Ken_Volok (anonymous profile)
June 15, 2012 at 12:42 a.m. (Suggest removal)
Thanks At-Large, Hagen's early expertise appears to have been the psychology of visual perception and more recently she has published work on the psychological impact of early childhood trauma. Her CV indeed shows that she has published both books (which for some reason don't count for much in academia), chapters in instructional text books, and articles in journals. What she appears to lack as an expert in the Attias case is any relavent research or expertise in abnormal psychology that leads to violent behavior. She seems like a weird "expert" for the DA in this case. I'll bet that she could tell me why I don't like the Apple computer user interface though.
Eckermann (anonymous profile)
June 15, 2012 at 12:54 p.m. (Suggest removal)
I'm really glad people are still taking an interest in this case. However, as the sister of one of the victims, who attended court for all 8 days, I would just like to clear something up. Margaret Hagen specializes in scientific research OF psychological assessments and their validity. She is not a practicing psychologist. Essentially she reads all of the studies regarding violence and risk, and the subsequent follow-up in the recidivism rates - in other words, how accurate are all of these studies that are supposed to predict if someone will reoffend violently. What did the tests SAY and what did the person DO. Can the results of these assessments be trusted to be accurate.
And the research overwhelmingly shows that NO, the studies are not accurate and therefore unreliable. That was Margaret's area of expertise. She was not there to test/analyze/evaluate David Attias in any way.
Again, thank you all for keeping this case and the discussions alive. It really means a lot to our families that people haven't forgotten!
lbourdakis (anonymous profile)
June 15, 2012 at 8:39 p.m. (Suggest removal)

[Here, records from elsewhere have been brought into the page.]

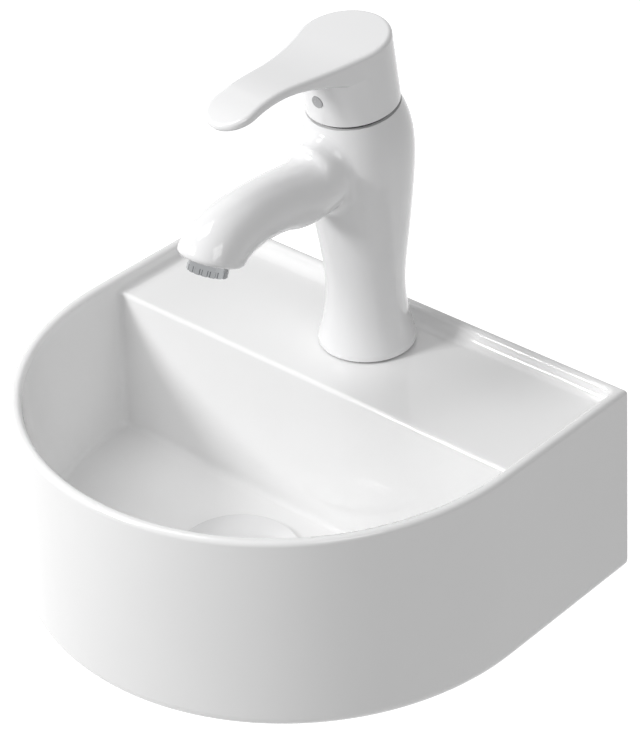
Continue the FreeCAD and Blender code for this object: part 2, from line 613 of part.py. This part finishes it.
def cartridge_rotor():
    """Turns with the lever and carries its pivot pin."""
    outline = [(0, ROTOR_BOTTOM), (ROTOR_RADIUS, ROTOR_BOTTOM), (ROTOR_RADIUS, ROTOR_SHOULDER),
               (ROTOR_NECK_RADIUS, ROTOR_SHOULDER), (ROTOR_NECK_RADIUS, ROTOR_NECK_TOP), (0, ROTOR_NECK_TOP)]
    half = SPINDLE_WIDTH / 2 + FREE_GAP
    top = ROTOR_NECK_TOP + CUT_OVER
    bottom = ROTOR_BOTTOM - CUT_OVER
    rear_top = spindle_sweep(top) + FREE_GAP
    rear_pivot = SPINDLE_WIDTH / 2 / math.cos(math.radians(LIFT_ANGLE)) + FREE_GAP
    front_bottom = -spindle_sweep(-PIVOT_DEPTH * 2 - bottom) - FREE_GAP
    swing = [(-half, top), (-half, -PIVOT_DEPTH), (front_bottom, bottom), (half, bottom),
             (rear_pivot, -PIVOT_DEPTH), (rear_top, top)]
    rotor = turned(outline).cut(prism_along_x(swing, half))
    return in_head(rotor.cut(rod_along(PIN_RADIUS, Vector(-ROTOR_RADIUS - CUT_OVER, 0, -PIVOT_DEPTH),
                                       Vector(ROTOR_RADIUS + CUT_OVER, 0, -PIVOT_DEPTH))))


def spindle_pin():
    half = ROTOR_RADIUS - FREE_GAP
    return in_head(rod_along(PIN_RADIUS, Vector(-half, 0, -PIVOT_DEPTH), Vector(half, 0, -PIVOT_DEPTH)))


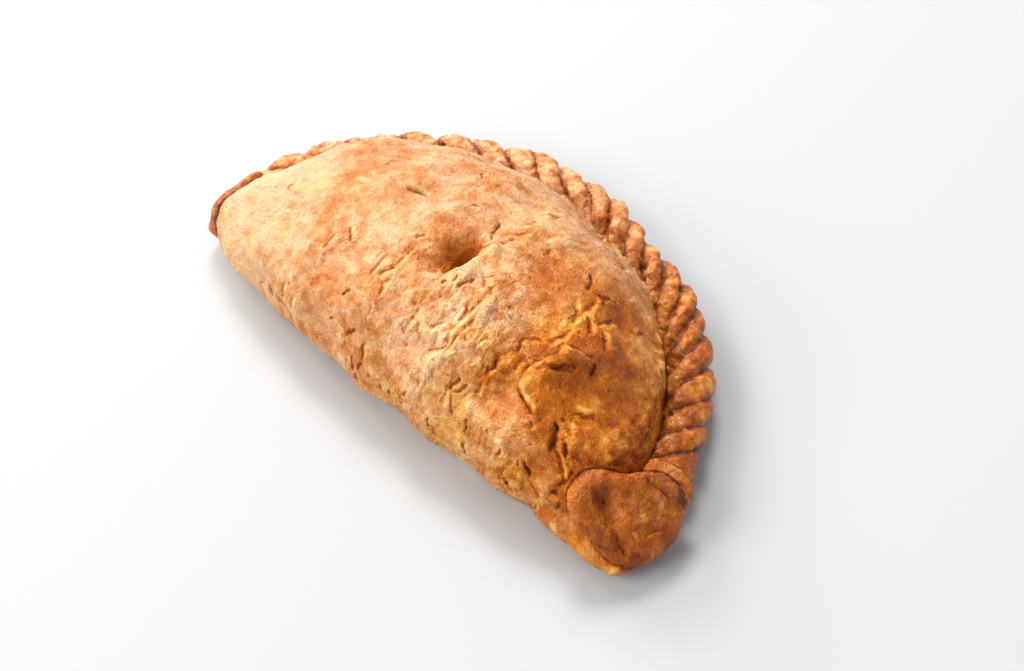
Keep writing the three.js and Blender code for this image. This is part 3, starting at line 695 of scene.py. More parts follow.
def lay_scrap(skin, place, seed):
    """Lays one pale scrap on the crust, with a ragged edge and a fine line of painted shadow round
    it.
    """
    px, py, half_x, half_y, degrees, high = place
    chosen = np.flatnonzero((np.hypot(skin.points[:, 0] - px, skin.points[:, 1] - py) < half_x * 2)
                            & (skin.normals[:, 2] > -0.2) & (case_down == 0))
    near = skin.points[chosen]
    along, across = turned(near, (px, py), degrees)
    far = np.hypot(along / half_x, across / half_y) + 0.3 * layered(near, 4.5, seed, 3)
    scrap = smooth_step(1.12, 0.88, far)
    skin.height[chosen] += high * scrap
    uneven = 0.75 + 0.6 * layered(near, 3.5, seed + 1, 2)
    skin.lip[chosen] = np.maximum(skin.lip[chosen], 0.75 * scrap * uneven)
    # The ring round the scrap is painted shadow.
    skin.crack[chosen] = np.maximum(skin.crack[chosen] * (1 - scrap), 0.55 * bell(far - 1.22, 0.12))


print(len(SCRAPS), "scraps, the longest", 2 * max(place[2] for place in SCRAPS), "mm")

# %% Tear the dough beside the groove, then lay on the scraps, the flakes and the cracks
TORN = dict(out=0.925, over=0.022, size=3.4, high=0.8)
SLITS = dict(out=0.955, over=0.024, size=2.0, deep=0.8)

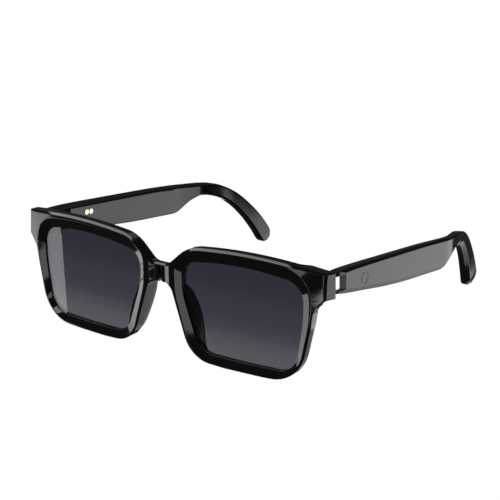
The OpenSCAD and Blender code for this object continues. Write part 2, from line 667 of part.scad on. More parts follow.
module paired(piece) {
    if (piece == "lens") lens();
    if (piece == "nose_pad") nose_pad();
    if (piece == "hinge_leaf") hinge_leaf();
    if (piece == "hinge_leaf_screws") hinge_leaf_screws();
    if (piece == "hinge_pin") hinge_pin();
    if (piece == "hinge_washers") hinge_washers();
    if (piece == "temple_shell") temple_shell();
    if (piece == "temple_cover") temple_cover();
    if (piece == "main_board") main_board();
    if (piece == "board_chips") board_chips();
    if (piece == "battery") battery();
    if (piece == "speaker_ribbon") speaker_ribbon();
    if (piece == "speaker") speaker();
    if (piece == "speaker_mesh") speaker_mesh();
    if (piece == "microphone") microphone();
    if (piece == "charging_contacts") charging_contacts();
    if (piece == "charger_magnets") charger_magnets();
    if (piece == "touch_pad") touch_pad();
    if (piece == "antenna") antenna();
    if (piece == "core_wire") core_wire();
}

front_frame();
for (side = SIDES) for (piece = PAIRED)
    on_side(side[1]) paired(piece);
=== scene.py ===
"""Smart glasses: a thick glossy black front, two tinted lenses and two hinged temples."""
import json
import math

import bmesh
import bpy
from mathutils import Matrix, Vector


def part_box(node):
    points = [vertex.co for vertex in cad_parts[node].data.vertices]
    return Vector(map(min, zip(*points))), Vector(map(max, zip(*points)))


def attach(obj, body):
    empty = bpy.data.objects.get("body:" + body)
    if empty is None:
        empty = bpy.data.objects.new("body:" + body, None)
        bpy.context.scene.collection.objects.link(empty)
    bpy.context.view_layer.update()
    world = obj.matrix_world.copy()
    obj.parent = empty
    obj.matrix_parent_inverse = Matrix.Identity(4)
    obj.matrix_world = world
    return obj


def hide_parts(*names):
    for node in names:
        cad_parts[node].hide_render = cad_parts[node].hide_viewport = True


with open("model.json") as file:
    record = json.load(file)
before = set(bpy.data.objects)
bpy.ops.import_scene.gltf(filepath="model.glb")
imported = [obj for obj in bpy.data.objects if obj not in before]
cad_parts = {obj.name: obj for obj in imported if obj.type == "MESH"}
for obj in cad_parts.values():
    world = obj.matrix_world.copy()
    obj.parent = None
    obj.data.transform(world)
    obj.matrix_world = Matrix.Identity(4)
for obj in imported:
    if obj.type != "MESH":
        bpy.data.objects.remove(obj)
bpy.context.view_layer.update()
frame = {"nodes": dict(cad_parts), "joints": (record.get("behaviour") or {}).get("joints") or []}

MM = 0.001
SIDES = (("left", 1), ("right", -1))


# ================================================================ sizes, in millimetres
def high_corner(node):
    """The upper corner of a CAD node's box."""
    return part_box(node)[1] / MM


front_high = high_corner("front_frame")
shell_high = high_corner("temple_shell_left")
hinge = Vector(frame["joints"][0]["pos_m"]) / MM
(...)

This is classic of the Dudley-Waldman modus operandi, wherein the service of the community at large, justice and the law takes a back seat to personal ambition, ego, and the scandal of a "win-loss" record as the driving force behind the local D.A.'s office. But what do we expect? This is the same corrupt, self-aggrandizing culture that allowed Tom Sneddon to squander upwards of $3,000,000 going after Michael Jackson with sketchy "evidence" provided by questionable complaining witnesses with motivations having nothing to do with Truth. Waldman herself is a dessicated, passed-over clueless functionary serving the politically-motivated Dudley regime who is assigned cases prosecuted with the weakest of evidence simply to keep her in her place; a paper-pusher without an original thought. As Mr. Welsh so cogently points out: it ain't their money, so they spend it unaccountably and at their whim in pursuit of anything but the public good or the cause of justice. Winning and losing are the only things they fight for. When is the Grand Jury going to look at this office?
jjabercrombie66 (anonymous profile)
June 18, 2012 at 5:03 p.m. (Suggest removal)
jjabercrombie for DA
Ken_Volok (anonymous profile)
June 18, 2012 at 6:11 p.m. (Suggest removal)
Hagen is a crank; see, e.g., http://www.amazon.com/review/R1X3DTTT...
truth_machine (anonymous profile)
June 20, 2012 at 1:22 p.m. (Suggest removal)
"That was Margaret's area of expertise."
I feel for you, but both being a sister of a victim and on a first name basis with Dr. Hagen makes anything you have to say about her utterly unreliable.